**Data section:**

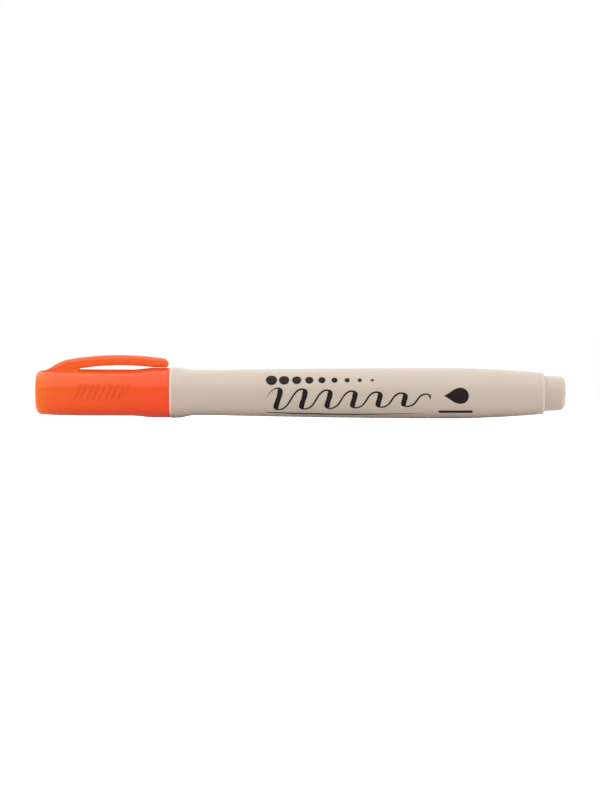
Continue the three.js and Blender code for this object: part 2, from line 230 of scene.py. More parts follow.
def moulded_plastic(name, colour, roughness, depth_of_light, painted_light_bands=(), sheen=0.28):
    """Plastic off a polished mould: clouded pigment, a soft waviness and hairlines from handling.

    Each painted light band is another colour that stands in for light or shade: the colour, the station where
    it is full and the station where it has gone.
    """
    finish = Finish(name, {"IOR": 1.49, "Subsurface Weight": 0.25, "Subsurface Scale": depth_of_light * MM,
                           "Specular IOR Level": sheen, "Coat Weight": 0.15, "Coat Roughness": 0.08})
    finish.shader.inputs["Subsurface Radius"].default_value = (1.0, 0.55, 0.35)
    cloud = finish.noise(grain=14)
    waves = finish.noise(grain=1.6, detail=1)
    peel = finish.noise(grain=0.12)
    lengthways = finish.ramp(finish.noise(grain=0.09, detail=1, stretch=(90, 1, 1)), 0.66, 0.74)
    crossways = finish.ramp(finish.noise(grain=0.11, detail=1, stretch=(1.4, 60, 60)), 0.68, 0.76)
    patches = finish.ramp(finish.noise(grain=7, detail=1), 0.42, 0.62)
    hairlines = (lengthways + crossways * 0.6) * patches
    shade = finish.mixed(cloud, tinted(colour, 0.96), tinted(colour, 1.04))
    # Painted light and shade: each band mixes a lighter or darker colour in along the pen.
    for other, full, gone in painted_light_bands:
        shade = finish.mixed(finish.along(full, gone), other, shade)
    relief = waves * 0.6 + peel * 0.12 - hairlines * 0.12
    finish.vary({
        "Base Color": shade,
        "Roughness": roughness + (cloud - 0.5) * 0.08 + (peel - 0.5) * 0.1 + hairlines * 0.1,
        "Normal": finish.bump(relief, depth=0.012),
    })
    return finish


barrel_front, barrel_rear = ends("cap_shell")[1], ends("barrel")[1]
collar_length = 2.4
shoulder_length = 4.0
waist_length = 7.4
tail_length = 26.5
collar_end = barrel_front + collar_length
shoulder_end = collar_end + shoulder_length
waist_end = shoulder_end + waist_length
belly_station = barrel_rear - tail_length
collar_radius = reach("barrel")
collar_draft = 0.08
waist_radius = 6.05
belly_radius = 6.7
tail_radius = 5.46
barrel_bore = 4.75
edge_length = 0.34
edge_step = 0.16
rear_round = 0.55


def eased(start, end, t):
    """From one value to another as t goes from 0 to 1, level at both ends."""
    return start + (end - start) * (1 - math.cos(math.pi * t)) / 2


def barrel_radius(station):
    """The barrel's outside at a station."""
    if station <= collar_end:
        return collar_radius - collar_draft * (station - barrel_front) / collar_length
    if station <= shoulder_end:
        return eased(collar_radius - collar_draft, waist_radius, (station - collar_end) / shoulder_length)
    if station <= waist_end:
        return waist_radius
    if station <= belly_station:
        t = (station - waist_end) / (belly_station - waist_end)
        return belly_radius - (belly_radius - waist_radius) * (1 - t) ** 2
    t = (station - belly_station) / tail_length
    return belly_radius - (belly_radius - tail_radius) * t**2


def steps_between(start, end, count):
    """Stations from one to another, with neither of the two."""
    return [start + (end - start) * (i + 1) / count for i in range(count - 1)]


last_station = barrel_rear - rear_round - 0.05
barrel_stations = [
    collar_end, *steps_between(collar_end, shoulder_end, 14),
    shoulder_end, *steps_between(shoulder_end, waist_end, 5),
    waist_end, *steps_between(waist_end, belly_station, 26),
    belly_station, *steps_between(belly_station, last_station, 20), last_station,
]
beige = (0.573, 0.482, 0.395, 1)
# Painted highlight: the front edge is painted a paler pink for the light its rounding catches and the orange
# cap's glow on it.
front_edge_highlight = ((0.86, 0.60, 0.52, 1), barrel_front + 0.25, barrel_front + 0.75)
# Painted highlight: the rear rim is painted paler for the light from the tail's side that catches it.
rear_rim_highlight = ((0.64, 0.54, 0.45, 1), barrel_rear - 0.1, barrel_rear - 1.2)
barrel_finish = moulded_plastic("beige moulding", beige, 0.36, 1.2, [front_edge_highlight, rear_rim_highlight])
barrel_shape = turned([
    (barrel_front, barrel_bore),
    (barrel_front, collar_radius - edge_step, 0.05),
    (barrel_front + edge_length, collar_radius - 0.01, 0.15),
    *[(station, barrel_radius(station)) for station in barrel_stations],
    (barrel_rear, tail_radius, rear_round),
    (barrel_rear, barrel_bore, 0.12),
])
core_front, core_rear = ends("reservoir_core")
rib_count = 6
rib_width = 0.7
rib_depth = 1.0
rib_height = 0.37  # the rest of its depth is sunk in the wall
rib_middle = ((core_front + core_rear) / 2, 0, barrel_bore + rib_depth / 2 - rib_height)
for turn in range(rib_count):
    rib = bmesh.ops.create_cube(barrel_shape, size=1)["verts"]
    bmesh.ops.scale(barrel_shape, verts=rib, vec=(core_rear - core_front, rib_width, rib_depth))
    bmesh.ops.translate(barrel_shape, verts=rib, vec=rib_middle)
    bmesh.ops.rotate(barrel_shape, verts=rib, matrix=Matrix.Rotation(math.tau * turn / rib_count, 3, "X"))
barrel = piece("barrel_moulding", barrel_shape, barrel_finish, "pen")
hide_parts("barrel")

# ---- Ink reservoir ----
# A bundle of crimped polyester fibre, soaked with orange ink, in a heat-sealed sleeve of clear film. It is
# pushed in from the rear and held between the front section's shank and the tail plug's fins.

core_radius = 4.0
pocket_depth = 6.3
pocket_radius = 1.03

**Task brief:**
Repeat, word for word, the lines from the opening of the material through the line containing "hairlines from handling.".

**Correct result:**
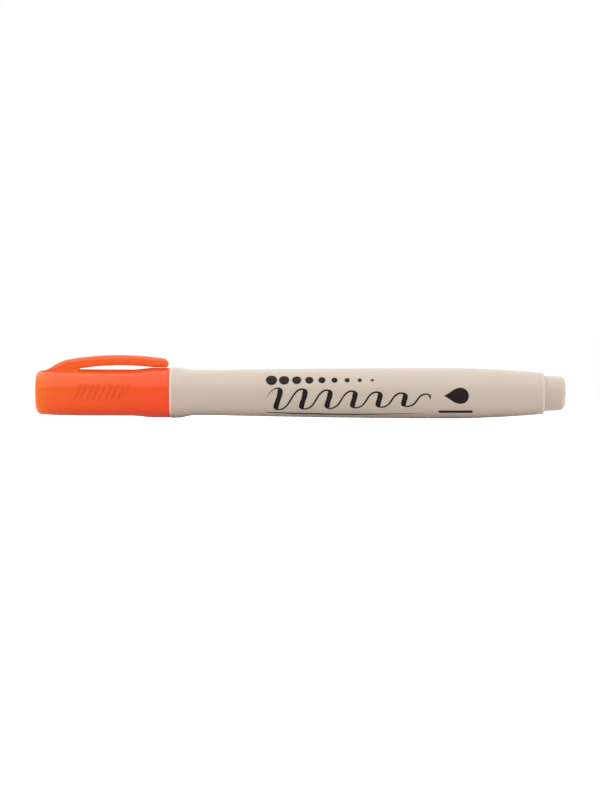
Continue the three.js and Blender code for this object: part 2, from line 230 of scene.py. More parts follow.
def moulded_plastic(name, colour, roughness, depth_of_light, painted_light_bands=(), sheen=0.28):
    """Plastic off a polished mould: clouded pigment, a soft waviness and hairlines from handling.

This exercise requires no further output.